We expect the primary finding to be: on unimodal data, MDN is competitive but not transformative. On genuinely multimodal data — which UK home EoW severity is — the LPF accuracy and distributional calibration of MDN is materially better, particularly for the tail component. That is the practical case for adopting the approach.
The benchmark code is in development. We will publish the full results and code when the comparison is complete.
Where this fits in the pricing workflow
One question pricing actuaries will ask is: when should I use MDN rather than what I already have?
If your severity is genuinely unimodal and your primary concern is tail pricing, a spliced lognormal+GPD is probably sufficient and gives you better EVT-grounded tail behaviour than an MDN with Gaussian/lognormal components. Add the EVT tail and move on.

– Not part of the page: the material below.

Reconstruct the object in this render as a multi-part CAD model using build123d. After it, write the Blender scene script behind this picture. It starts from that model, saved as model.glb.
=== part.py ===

If you need a full conditional distribution for LPF curves, reinsurance layer pricing, or reserve uncertainty, and your peril has multimodal severity characteristics (EoW, subsidence, storm, flood), an MDN adds real value over a CANN or GLM. The lognormal MDN in PyTorch is a manageable implementation, the training is stable with the precautions above, and calibration testing is tractable.
If you need interpretability for Solvency II or FCA purposes, consider the CANN-MDN hybrid: use a GLM as a skip connection to the MDN head so the GLM part is fully auditable and the MDN adds distributional flexibility on top. No published paper has done this for severity as of early 2026, but the architecture is straightforward. The ResMDN from Al-Mudafer et al. is conceptually adjacent (it applies to reserving rather than rating, but the skip-connection design is identical).
The gap in the Python ecosystem — no insurance-grade MDN library with Gamma kernels, GLM initialisation, and proper calibration tooling — is real. Until it is filled, implementation requires writing your own. That is not a barrier for a team comfortable with PyTorch, but it is a reason to wait for the benchmark results before committing to production deployment.